Hands On Kubernetes Course

Hands On Kubernetes Course

Lesson 29: Data Pipelines - Building Production-Grade Kafka Streaming on Kubernetes

Feb 16, 2026
∙ Paid

What We’re Building Today

  • Production Kafka Cluster: 3-broker Kafka ensemble with ZooKeeper coordination, handling 50,000+ events/second

  • Real-Time Log Processing Pipeline: Event ingestion → stream processing → analytics aggregation with exactly-once semantics

  • Microservices Architecture: FastAPI producers/consumers + React real-time dashboard with WebSocket streaming

  • Complete Observability Stack: Kafka lag monitoring, consumer group tracking, and distributed tracing across the streaming pipeline

Why This Matters: The $2.8M Lesson from Uber’s Data Loss

In 2017, Uber experienced a catastrophic data loss that cost them $2.8 million in business impact—not from a security breach, but from improper Kafka replication configuration. When a datacenter failed, they discovered their critical trip data streams had replication factor of 1. No replicas meant no recovery.
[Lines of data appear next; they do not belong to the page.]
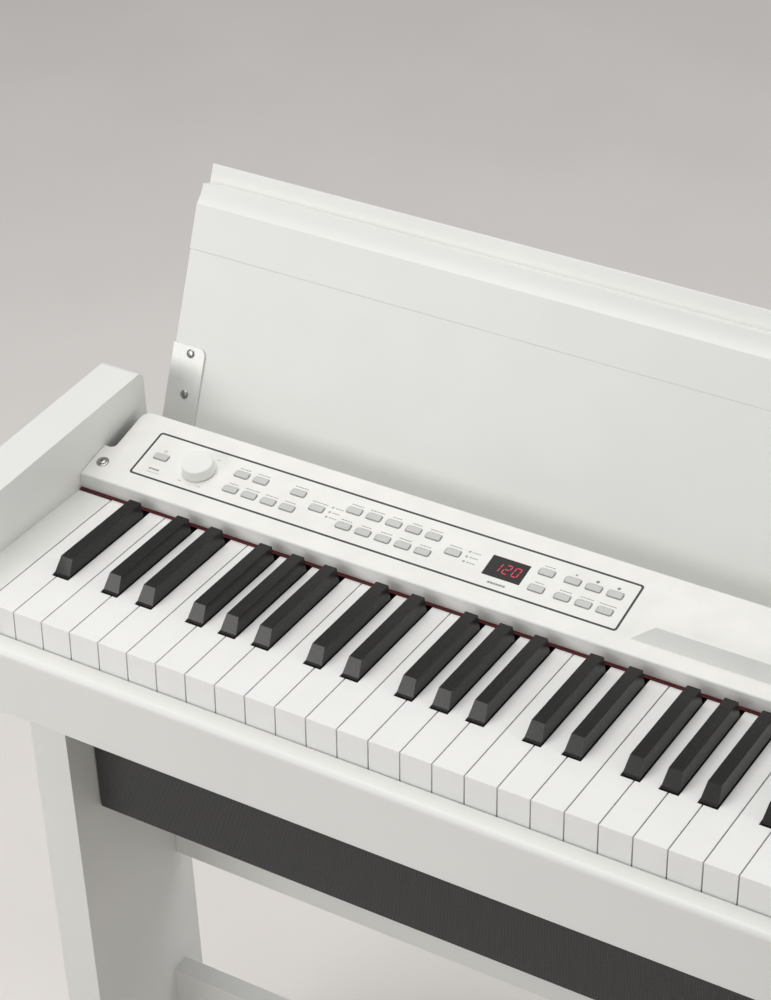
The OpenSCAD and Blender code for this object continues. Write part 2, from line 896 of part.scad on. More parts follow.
module pedal_box() {
    wall = 4;
    low = [pedal_box_x[0], pedal_box_y[0], pedal_box_z[0]];
    high = [pedal_box_x[1], pedal_box_y[1], pedal_box_z[1]];
    color(off_white) from_keys() difference() {
        block(low, high);
        block(low + [wall, wall, wall], high - [wall, wall, wall]);
        for (n = [-1:1]) {
            x = keys_w / 2 + n * pedal_pitch;
            block([x - pedal_w / 2 - 2.5, pedal_box_y[0] - 1, pedal_pivot[1] - 14],
                  [x + pedal_w / 2 + 2.5, pedal_box_y[0] + wall + 1, pedal_pivot[1] + 6]);
        }
        translate([keys_w / 2, 110, pedal_box_z[0] - 1]) cylinder(h = wall + 2, r = 5.02);
        bar_x(low[0] + 1, high[0] - 1, pedal_pivot[0], pedal_pivot[1], pedal_shaft_r + 0.02);
    }
}

module pedal_shaft() {
    color(metal) from_keys()
        bar_x(pedal_box_x[0] + 1, pedal_box_x[1] - 1, pedal_pivot[0], pedal_pivot[1], pedal_shaft_r);
}

module pedal_adjuster() {
    color([0.2, 0.2, 0.2]) from_keys() translate([keys_w / 2, 110, floor_z]) {
        cylinder(h = 5, r = 15);
        cylinder(h = 16, r = 5);
    }
}

module pedal(n) {
    tip = -6;
    boss_r = 8;
    x = keys_w / 2 + n * pedal_pitch;
    color([0.78, 0.66, 0.35]) from_keys() translate([x, 0, pedal_pivot[1]]) difference() {
        union() {
            translate([0, 0, -pedal_t / 2]) linear_extrude(pedal_t) {
                translate([-pedal_w / 2, tip]) square([pedal_w, pedal_pivot[0] - tip]);
                translate([0, tip]) circle(toe_r);
                translate([-toe_r, tip]) square([2 * toe_r, 26]);
            }
            bar_x(-pedal_w / 2, pedal_w / 2, pedal_pivot[0], 0, boss_r);
        }
        bar_x(-pedal_w, pedal_w, pedal_pivot[0], 0, pedal_shaft_r + 0.06);
    }
}

module left_pedal() { pedal(-1); }
module middle_pedal() { pedal(0); }
module right_pedal() { pedal(1); }

// --- what is drawn ---------------------------------------------------------

left_side_panel();
right_side_panel();
left_foot();
right_foot();
foot_glides();
keybed();
key_slip();
cheek_blocks();
control_panel();
panel_outline();
display_window();
led_lenses();
key_felt();
panel_screws();
panel_washers();
back_panel();
speaker_box();
speaker_grille();
speaker_drivers();
key_frame();
key_pivot_rod();
stop_felts();
sensor_strip();
panel_board();
volume_pot();
main_board();
jack_box();
cross_rail();
pedal_box();
pedal_shaft();
pedal_adjuster();
assembly_bolts();
lid_panel();
lid_front_rail();
lid_brackets();
lid_bracket_screws();
lid_hinge_pins();
volume_knob();
volume_shaft();
left_pedal();
middle_pedal();
right_pedal();
power_button();
function_buttons();
mode_buttons();
sound_buttons();
value_buttons();
transport_buttons();
keys_c();
keys_c_sharp();
keys_d();
keys_d_sharp();
keys_e();
keys_f();
keys_f_sharp();
keys_g();
keys_g_sharp();
keys_a();
keys_a_sharp();
keys_b();
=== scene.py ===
"""The looks of a slim white cabinet digital piano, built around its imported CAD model."""

import json
import math
import random

import bmesh
import bpy
from mathutils import Matrix, Vector
from mathutils.geometry import tessellate_polygon


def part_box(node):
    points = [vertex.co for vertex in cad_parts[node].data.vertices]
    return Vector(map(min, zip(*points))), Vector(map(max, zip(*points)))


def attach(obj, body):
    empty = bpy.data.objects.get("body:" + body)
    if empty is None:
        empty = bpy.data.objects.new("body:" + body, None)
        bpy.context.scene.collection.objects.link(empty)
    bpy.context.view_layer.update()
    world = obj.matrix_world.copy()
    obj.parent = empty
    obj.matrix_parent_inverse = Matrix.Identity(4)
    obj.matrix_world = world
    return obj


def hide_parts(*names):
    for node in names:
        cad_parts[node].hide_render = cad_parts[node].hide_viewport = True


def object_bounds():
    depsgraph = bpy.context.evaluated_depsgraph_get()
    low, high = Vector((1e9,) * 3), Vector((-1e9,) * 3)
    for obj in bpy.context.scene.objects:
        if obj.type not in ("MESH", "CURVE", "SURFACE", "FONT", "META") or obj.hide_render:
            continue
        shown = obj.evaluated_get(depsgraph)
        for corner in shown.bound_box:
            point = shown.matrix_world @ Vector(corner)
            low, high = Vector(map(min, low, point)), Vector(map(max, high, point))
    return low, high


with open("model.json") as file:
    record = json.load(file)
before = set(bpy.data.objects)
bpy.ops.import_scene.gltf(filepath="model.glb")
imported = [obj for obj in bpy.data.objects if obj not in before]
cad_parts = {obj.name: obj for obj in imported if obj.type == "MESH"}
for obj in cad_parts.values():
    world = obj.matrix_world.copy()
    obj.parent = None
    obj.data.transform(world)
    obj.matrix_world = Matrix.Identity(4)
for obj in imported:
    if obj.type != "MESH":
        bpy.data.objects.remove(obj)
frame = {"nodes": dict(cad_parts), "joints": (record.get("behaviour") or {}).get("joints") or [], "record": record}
cad_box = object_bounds()

MM = 0.001
JOINTS = {joint["name"]: joint for joint in frame["joints"]}
SLOT_OF = {part["node"]: part["material_slot"] for part in frame["record"]["subparts"]}

# --- the keyboard's own frame, in millimetres ------------------------------

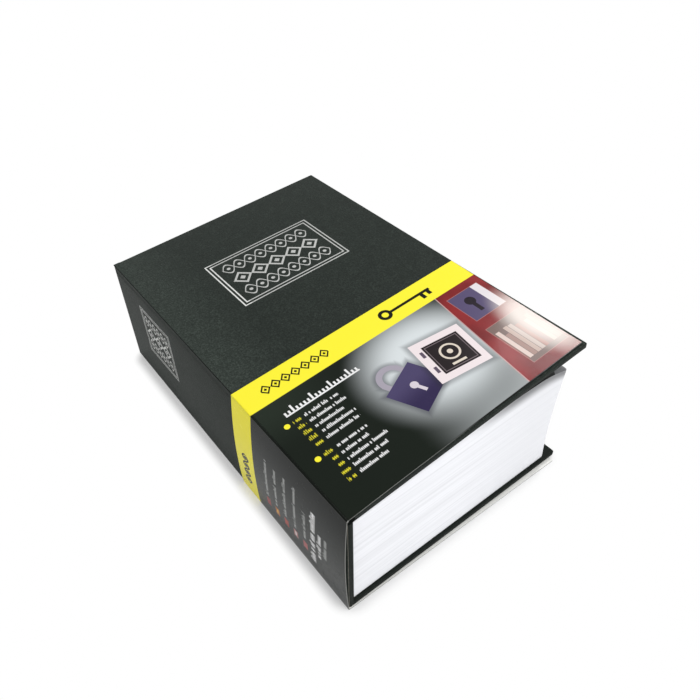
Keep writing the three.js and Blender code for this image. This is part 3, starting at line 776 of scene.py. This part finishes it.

Netflix processes 8 trillion events daily through Kafka. Spotify’s personalization engine relies on 500+ Kafka topics streaming user behavior. LinkedIn’s data infrastructure handles 7 million messages per second. These companies don’t use Kafka because it’s trendy—they use it because when you’re processing billions of events, traditional request-response patterns break down fundamentally.

The shift to event-driven architectures isn’t academic. At scale, synchronous communication creates cascading failures: one slow service blocks thousands of requests. Message queues decouple producers from consumers, enabling independent scaling. Kafka’s distributed log architecture provides the durability guarantees that make this practical for mission-critical data.